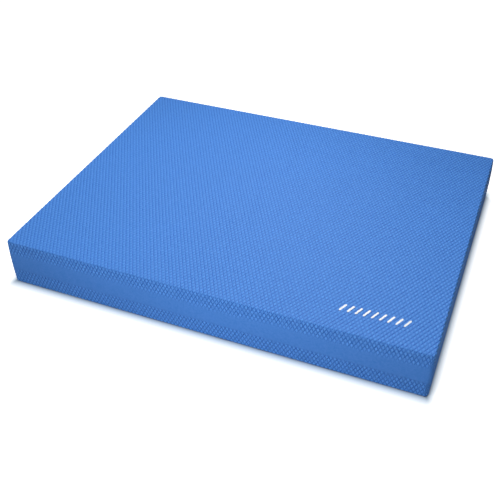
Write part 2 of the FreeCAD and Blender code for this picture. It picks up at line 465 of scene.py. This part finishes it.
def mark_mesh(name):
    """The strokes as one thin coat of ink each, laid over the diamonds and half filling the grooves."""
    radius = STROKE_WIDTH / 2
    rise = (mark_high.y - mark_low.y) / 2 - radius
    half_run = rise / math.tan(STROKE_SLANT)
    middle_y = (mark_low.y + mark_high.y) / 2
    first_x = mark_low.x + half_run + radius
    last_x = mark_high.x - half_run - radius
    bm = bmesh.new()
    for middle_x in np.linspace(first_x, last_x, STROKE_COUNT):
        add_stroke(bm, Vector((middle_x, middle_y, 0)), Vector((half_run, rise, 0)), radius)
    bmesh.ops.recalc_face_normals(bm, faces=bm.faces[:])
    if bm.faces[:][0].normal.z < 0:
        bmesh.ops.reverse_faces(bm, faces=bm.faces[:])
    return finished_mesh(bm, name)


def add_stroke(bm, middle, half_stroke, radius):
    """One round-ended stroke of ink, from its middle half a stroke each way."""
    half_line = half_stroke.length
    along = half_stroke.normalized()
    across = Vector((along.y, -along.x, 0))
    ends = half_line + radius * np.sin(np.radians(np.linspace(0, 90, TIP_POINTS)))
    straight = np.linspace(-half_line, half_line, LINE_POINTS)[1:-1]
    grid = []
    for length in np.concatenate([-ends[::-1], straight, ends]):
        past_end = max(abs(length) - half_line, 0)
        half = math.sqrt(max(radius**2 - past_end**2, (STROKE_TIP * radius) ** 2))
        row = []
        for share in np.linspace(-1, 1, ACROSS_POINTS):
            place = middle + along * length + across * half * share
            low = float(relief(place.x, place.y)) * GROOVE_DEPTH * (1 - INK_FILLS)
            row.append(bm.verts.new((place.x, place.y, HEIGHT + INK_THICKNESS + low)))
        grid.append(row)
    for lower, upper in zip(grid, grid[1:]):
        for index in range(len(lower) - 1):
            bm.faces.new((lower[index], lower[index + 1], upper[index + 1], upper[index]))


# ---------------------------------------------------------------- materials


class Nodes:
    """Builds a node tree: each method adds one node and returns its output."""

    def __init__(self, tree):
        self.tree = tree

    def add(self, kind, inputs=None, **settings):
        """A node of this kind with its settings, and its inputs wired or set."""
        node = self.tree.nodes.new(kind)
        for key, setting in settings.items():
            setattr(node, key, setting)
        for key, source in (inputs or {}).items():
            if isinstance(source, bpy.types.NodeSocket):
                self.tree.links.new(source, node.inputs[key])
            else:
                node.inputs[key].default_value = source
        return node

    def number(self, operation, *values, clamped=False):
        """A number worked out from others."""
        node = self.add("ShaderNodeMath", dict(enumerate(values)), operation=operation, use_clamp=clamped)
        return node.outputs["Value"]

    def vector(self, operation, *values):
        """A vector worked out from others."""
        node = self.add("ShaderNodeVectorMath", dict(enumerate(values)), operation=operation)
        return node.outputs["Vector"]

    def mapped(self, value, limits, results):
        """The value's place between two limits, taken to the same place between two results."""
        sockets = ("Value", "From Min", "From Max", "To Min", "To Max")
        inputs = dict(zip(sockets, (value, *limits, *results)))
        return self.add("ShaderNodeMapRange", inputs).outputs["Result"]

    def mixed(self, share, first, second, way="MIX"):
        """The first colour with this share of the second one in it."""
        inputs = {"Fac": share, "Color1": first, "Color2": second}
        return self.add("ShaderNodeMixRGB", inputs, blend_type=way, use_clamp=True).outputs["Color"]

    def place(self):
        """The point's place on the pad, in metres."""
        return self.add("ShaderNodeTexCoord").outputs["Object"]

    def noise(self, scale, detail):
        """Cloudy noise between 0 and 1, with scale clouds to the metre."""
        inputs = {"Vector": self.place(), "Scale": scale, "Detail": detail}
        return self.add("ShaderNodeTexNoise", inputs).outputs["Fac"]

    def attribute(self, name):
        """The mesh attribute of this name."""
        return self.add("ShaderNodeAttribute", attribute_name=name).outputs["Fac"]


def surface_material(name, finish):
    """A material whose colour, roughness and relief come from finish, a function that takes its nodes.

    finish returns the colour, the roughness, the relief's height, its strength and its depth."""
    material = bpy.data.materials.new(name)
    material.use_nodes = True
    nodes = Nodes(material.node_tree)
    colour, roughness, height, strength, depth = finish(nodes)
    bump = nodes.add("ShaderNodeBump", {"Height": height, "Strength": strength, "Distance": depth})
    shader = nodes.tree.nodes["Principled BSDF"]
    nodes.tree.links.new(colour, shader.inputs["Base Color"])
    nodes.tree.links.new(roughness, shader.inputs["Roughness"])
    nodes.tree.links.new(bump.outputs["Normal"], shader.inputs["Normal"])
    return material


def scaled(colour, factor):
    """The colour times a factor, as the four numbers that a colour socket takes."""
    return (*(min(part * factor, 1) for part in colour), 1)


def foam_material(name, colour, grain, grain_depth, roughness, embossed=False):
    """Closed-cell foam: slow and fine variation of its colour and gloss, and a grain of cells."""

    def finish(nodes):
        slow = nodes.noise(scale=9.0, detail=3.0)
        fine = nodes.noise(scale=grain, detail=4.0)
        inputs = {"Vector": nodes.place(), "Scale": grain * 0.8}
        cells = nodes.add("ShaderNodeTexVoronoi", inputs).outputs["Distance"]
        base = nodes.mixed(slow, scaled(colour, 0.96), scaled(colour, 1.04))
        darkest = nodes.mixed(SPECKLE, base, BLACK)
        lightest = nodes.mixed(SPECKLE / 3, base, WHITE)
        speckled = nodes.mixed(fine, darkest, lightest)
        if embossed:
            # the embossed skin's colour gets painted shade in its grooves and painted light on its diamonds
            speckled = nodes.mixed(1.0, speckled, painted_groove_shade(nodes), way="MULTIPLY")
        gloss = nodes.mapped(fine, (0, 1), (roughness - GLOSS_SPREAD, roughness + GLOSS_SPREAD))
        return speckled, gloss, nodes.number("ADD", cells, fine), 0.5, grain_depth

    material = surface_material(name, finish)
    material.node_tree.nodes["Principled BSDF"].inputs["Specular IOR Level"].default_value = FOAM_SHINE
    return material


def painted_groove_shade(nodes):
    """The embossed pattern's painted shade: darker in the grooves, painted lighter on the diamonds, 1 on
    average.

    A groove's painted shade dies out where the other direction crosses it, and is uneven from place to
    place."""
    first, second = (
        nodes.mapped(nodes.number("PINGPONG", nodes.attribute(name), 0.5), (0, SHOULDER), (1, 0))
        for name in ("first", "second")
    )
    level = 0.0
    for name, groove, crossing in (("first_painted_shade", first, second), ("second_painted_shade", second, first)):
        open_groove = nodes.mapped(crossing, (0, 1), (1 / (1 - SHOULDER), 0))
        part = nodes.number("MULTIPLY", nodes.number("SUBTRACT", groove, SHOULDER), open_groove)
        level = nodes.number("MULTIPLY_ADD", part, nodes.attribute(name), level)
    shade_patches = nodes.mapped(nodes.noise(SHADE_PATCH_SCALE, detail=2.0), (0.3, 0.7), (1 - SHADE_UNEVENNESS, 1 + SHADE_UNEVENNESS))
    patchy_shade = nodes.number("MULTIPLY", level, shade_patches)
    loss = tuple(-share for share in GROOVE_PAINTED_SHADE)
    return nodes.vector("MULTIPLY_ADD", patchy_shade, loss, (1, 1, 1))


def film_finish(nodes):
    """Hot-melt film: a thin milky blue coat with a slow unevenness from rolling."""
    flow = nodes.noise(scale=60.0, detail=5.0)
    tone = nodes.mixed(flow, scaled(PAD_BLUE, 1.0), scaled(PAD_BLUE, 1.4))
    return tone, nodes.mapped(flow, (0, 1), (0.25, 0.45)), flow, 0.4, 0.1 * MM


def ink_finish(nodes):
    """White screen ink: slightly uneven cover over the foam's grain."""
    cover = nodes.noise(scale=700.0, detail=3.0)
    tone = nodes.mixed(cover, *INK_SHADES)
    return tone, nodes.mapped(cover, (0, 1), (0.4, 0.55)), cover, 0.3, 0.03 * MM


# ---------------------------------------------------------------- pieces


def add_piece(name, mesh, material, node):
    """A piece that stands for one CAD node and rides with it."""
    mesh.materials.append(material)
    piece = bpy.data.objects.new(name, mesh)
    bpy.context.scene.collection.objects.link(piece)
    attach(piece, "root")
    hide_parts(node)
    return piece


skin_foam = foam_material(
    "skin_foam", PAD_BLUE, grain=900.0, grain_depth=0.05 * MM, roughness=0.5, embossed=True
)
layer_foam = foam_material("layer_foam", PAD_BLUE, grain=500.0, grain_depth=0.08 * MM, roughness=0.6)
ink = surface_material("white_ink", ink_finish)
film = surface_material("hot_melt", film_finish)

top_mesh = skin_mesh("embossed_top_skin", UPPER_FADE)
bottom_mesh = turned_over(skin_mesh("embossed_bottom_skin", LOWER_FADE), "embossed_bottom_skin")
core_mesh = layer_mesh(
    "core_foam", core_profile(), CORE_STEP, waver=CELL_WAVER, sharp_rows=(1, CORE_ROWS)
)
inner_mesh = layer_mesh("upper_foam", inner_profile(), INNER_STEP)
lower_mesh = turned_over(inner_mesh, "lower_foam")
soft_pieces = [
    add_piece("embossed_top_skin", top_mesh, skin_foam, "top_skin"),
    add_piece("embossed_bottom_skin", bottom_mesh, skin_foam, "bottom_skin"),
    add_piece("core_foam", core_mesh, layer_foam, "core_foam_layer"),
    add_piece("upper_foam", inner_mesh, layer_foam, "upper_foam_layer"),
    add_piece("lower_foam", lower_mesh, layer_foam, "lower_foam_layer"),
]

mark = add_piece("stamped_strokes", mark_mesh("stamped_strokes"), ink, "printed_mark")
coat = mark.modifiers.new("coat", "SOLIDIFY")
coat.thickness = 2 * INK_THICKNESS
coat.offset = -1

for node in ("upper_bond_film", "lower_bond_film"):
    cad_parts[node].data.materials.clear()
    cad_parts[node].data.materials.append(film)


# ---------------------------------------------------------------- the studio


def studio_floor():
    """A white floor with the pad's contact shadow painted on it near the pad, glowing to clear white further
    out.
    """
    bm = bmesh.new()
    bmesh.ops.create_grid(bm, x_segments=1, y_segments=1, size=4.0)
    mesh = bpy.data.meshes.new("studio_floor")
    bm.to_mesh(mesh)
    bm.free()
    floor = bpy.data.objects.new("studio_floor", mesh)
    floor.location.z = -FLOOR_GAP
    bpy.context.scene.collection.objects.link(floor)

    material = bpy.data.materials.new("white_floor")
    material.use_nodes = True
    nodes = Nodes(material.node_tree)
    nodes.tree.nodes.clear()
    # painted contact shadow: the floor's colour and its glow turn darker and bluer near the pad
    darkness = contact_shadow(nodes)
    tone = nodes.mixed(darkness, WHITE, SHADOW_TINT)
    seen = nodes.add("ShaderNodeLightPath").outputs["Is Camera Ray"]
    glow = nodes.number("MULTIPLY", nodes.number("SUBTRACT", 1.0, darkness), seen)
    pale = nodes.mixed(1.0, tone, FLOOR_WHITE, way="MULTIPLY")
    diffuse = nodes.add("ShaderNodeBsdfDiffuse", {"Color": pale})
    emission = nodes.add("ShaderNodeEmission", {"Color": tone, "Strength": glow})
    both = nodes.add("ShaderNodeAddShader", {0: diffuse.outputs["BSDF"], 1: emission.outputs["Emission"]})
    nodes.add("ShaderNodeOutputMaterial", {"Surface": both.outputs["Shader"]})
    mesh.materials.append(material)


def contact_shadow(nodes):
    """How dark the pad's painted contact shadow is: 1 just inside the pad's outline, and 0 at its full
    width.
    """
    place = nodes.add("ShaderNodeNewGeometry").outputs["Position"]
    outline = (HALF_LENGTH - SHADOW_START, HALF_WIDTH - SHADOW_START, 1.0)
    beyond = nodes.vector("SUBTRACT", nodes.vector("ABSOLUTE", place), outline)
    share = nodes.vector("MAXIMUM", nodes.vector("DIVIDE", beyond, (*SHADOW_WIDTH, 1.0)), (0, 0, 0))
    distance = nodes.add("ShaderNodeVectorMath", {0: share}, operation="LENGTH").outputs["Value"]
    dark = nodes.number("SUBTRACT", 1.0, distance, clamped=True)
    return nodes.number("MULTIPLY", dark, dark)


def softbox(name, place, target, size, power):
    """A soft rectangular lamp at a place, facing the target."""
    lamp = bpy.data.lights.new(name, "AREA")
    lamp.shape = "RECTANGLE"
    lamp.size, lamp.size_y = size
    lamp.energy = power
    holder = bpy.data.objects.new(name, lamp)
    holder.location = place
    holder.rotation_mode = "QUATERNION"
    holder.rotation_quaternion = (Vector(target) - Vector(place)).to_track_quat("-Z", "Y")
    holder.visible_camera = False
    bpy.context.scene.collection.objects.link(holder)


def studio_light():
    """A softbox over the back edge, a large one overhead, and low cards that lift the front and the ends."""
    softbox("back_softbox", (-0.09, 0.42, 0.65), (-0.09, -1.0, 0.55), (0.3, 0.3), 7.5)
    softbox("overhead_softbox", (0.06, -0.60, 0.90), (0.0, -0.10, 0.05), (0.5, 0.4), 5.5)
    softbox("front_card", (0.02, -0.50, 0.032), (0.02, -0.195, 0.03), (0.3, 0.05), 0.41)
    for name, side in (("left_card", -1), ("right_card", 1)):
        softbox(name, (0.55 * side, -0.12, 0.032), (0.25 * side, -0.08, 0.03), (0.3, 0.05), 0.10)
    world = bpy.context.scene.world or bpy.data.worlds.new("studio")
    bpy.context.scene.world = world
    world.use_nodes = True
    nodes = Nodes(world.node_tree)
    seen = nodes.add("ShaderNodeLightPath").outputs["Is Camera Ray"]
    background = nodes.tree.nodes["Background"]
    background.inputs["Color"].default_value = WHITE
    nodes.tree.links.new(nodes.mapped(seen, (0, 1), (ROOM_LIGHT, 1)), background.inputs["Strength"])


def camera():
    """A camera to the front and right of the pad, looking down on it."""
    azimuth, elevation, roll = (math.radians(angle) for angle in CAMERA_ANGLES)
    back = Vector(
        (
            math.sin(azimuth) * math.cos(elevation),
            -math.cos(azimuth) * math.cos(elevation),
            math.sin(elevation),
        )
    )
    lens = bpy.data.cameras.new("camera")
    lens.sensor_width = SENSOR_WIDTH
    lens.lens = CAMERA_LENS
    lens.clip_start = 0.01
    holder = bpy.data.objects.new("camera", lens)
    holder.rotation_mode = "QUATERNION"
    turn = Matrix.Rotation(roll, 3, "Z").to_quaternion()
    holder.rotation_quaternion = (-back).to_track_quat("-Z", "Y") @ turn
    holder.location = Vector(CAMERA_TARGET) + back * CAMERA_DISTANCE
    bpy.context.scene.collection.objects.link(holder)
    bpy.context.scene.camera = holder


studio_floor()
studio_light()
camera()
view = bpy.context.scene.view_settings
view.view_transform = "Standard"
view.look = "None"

+++

▶ _Problem_
Which lines contain "clear"? Copy each of them.

▶ _Worked answer_
    cad_parts[node].data.materials.clear()
    """A white floor with the pad's contact shadow painted on it near the pad, glowing to clear white further
    nodes.tree.nodes.clear()